● **Data block**:
• • •

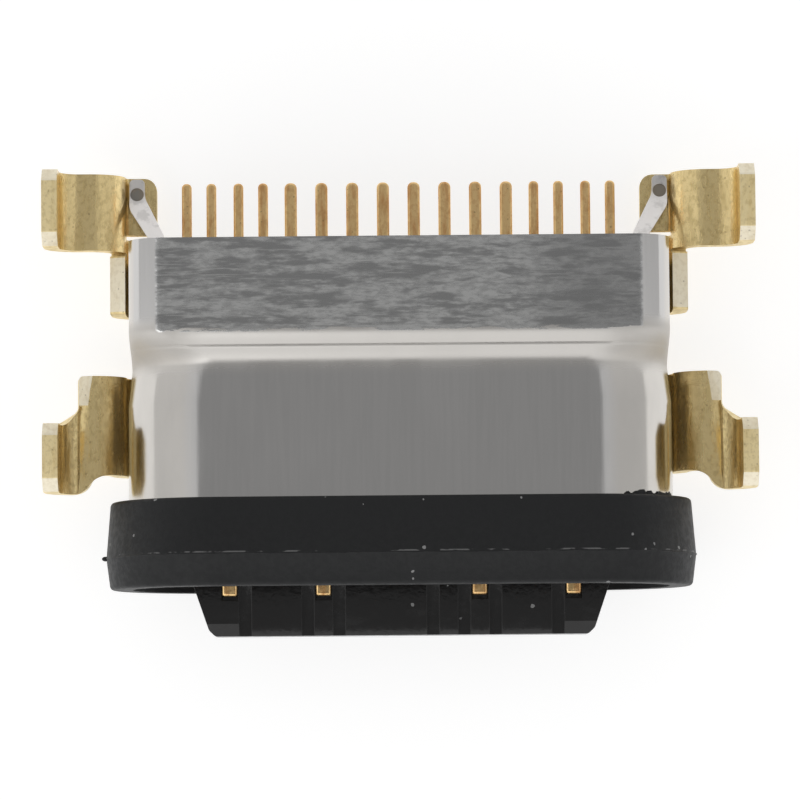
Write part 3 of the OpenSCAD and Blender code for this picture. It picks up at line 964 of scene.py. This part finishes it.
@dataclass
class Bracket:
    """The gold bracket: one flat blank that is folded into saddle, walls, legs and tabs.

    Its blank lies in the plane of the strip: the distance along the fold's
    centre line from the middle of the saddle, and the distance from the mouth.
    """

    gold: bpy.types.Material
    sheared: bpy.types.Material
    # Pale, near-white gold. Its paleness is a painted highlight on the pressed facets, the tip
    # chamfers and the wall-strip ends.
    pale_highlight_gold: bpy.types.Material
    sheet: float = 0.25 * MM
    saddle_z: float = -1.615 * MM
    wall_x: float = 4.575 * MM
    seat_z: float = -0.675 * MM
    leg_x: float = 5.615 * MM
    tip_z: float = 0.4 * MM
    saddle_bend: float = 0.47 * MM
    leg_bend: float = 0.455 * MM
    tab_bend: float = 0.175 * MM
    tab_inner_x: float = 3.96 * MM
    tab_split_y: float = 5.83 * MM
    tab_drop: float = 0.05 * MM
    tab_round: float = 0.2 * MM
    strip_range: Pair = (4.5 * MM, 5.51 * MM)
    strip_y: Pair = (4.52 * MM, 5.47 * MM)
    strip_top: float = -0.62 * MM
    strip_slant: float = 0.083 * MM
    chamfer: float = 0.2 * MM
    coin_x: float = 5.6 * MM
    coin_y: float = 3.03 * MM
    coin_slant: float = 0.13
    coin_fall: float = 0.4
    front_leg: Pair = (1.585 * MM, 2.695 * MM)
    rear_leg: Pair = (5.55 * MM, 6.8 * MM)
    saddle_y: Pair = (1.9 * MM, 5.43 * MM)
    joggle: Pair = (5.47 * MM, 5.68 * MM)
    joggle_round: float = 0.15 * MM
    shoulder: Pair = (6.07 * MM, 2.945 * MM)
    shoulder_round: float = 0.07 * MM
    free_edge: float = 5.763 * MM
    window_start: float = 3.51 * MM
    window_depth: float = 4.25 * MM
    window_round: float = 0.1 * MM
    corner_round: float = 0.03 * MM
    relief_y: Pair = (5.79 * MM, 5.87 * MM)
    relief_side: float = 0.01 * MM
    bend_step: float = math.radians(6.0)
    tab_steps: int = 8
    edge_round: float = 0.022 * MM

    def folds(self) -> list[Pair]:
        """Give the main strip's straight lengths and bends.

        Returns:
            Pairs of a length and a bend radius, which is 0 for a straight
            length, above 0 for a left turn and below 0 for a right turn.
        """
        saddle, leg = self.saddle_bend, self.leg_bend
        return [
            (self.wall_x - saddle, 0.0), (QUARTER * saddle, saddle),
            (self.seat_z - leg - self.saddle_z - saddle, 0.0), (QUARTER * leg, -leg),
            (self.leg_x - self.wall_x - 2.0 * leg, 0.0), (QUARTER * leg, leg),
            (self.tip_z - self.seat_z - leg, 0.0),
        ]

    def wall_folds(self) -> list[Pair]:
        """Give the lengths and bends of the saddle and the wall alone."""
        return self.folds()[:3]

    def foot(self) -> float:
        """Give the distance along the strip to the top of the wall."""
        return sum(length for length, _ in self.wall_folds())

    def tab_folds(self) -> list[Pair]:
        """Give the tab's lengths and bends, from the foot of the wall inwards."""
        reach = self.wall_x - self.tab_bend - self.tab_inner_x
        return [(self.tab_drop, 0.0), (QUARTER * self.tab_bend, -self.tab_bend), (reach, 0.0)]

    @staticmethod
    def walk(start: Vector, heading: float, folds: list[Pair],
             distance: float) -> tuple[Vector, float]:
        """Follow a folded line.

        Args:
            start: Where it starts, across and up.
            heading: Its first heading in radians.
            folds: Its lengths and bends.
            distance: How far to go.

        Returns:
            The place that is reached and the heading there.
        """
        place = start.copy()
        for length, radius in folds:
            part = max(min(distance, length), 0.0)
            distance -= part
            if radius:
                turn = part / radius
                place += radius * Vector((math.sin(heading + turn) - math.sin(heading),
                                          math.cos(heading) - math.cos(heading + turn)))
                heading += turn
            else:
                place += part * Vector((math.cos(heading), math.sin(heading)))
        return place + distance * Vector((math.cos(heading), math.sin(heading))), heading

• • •

● **What to produce**: Reproduce the material verbatim, line by line.

● **Result**:
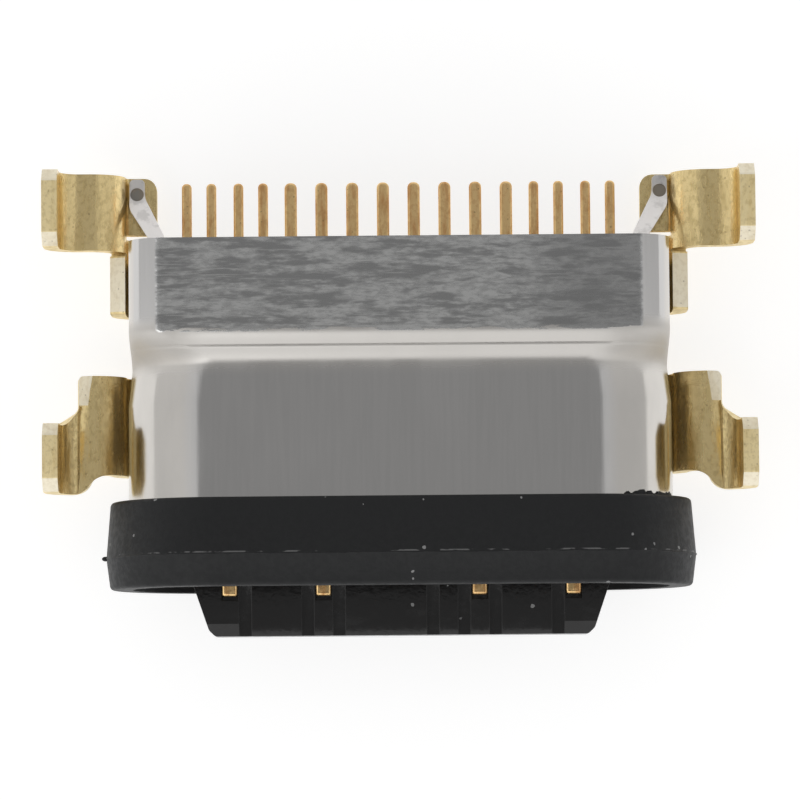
Write part 3 of the OpenSCAD and Blender code for this picture. It picks up at line 964 of scene.py. This part finishes it.
@dataclass
class Bracket:
    """The gold bracket: one flat blank that is folded into saddle, walls, legs and tabs.

    Its blank lies in the plane of the strip: the distance along the fold's
    centre line from the middle of the saddle, and the distance from the mouth.
    """

    gold: bpy.types.Material
    sheared: bpy.types.Material
    # Pale, near-white gold. Its paleness is a painted highlight on the pressed facets, the tip
    # chamfers and the wall-strip ends.
    pale_highlight_gold: bpy.types.Material
    sheet: float = 0.25 * MM
    saddle_z: float = -1.615 * MM
    wall_x: float = 4.575 * MM
    seat_z: float = -0.675 * MM
    leg_x: float = 5.615 * MM
    tip_z: float = 0.4 * MM
    saddle_bend: float = 0.47 * MM
    leg_bend: float = 0.455 * MM
    tab_bend: float = 0.175 * MM
    tab_inner_x: float = 3.96 * MM
    tab_split_y: float = 5.83 * MM
    tab_drop: float = 0.05 * MM
    tab_round: float = 0.2 * MM
    strip_range: Pair = (4.5 * MM, 5.51 * MM)
    strip_y: Pair = (4.52 * MM, 5.47 * MM)
    strip_top: float = -0.62 * MM
    strip_slant: float = 0.083 * MM
    chamfer: float = 0.2 * MM
    coin_x: float = 5.6 * MM
    coin_y: float = 3.03 * MM
    coin_slant: float = 0.13
    coin_fall: float = 0.4
    front_leg: Pair = (1.585 * MM, 2.695 * MM)
    rear_leg: Pair = (5.55 * MM, 6.8 * MM)
    saddle_y: Pair = (1.9 * MM, 5.43 * MM)
    joggle: Pair = (5.47 * MM, 5.68 * MM)
    joggle_round: float = 0.15 * MM
    shoulder: Pair = (6.07 * MM, 2.945 * MM)
    shoulder_round: float = 0.07 * MM
    free_edge: float = 5.763 * MM
    window_start: float = 3.51 * MM
    window_depth: float = 4.25 * MM
    window_round: float = 0.1 * MM
    corner_round: float = 0.03 * MM
    relief_y: Pair = (5.79 * MM, 5.87 * MM)
    relief_side: float = 0.01 * MM
    bend_step: float = math.radians(6.0)
    tab_steps: int = 8
    edge_round: float = 0.022 * MM

    def folds(self) -> list[Pair]:
        """Give the main strip's straight lengths and bends.

        Returns:
            Pairs of a length and a bend radius, which is 0 for a straight
            length, above 0 for a left turn and below 0 for a right turn.
        """
        saddle, leg = self.saddle_bend, self.leg_bend
        return [
            (self.wall_x - saddle, 0.0), (QUARTER * saddle, saddle),
            (self.seat_z - leg - self.saddle_z - saddle, 0.0), (QUARTER * leg, -leg),
            (self.leg_x - self.wall_x - 2.0 * leg, 0.0), (QUARTER * leg, leg),
            (self.tip_z - self.seat_z - leg, 0.0),
        ]

    def wall_folds(self) -> list[Pair]:
        """Give the lengths and bends of the saddle and the wall alone."""
        return self.folds()[:3]

    def foot(self) -> float:
        """Give the distance along the strip to the top of the wall."""
        return sum(length for length, _ in self.wall_folds())

    def tab_folds(self) -> list[Pair]:
        """Give the tab's lengths and bends, from the foot of the wall inwards."""
        reach = self.wall_x - self.tab_bend - self.tab_inner_x
        return [(self.tab_drop, 0.0), (QUARTER * self.tab_bend, -self.tab_bend), (reach, 0.0)]

    @staticmethod
    def walk(start: Vector, heading: float, folds: list[Pair],
             distance: float) -> tuple[Vector, float]:
        """Follow a folded line.

        Args:
            start: Where it starts, across and up.
            heading: Its first heading in radians.
            folds: Its lengths and bends.
            distance: How far to go.

        Returns:
            The place that is reached and the heading there.
        """
        place = start.copy()
        for length, radius in folds:
            part = max(min(distance, length), 0.0)
            distance -= part
            if radius:
                turn = part / radius
                place += radius * Vector((math.sin(heading + turn) - math.sin(heading),
                                          math.cos(heading) - math.cos(heading + turn)))
                heading += turn
            else:
                place += part * Vector((math.cos(heading), math.sin(heading)))
        return place + distance * Vector((math.cos(heading), math.sin(heading))), heading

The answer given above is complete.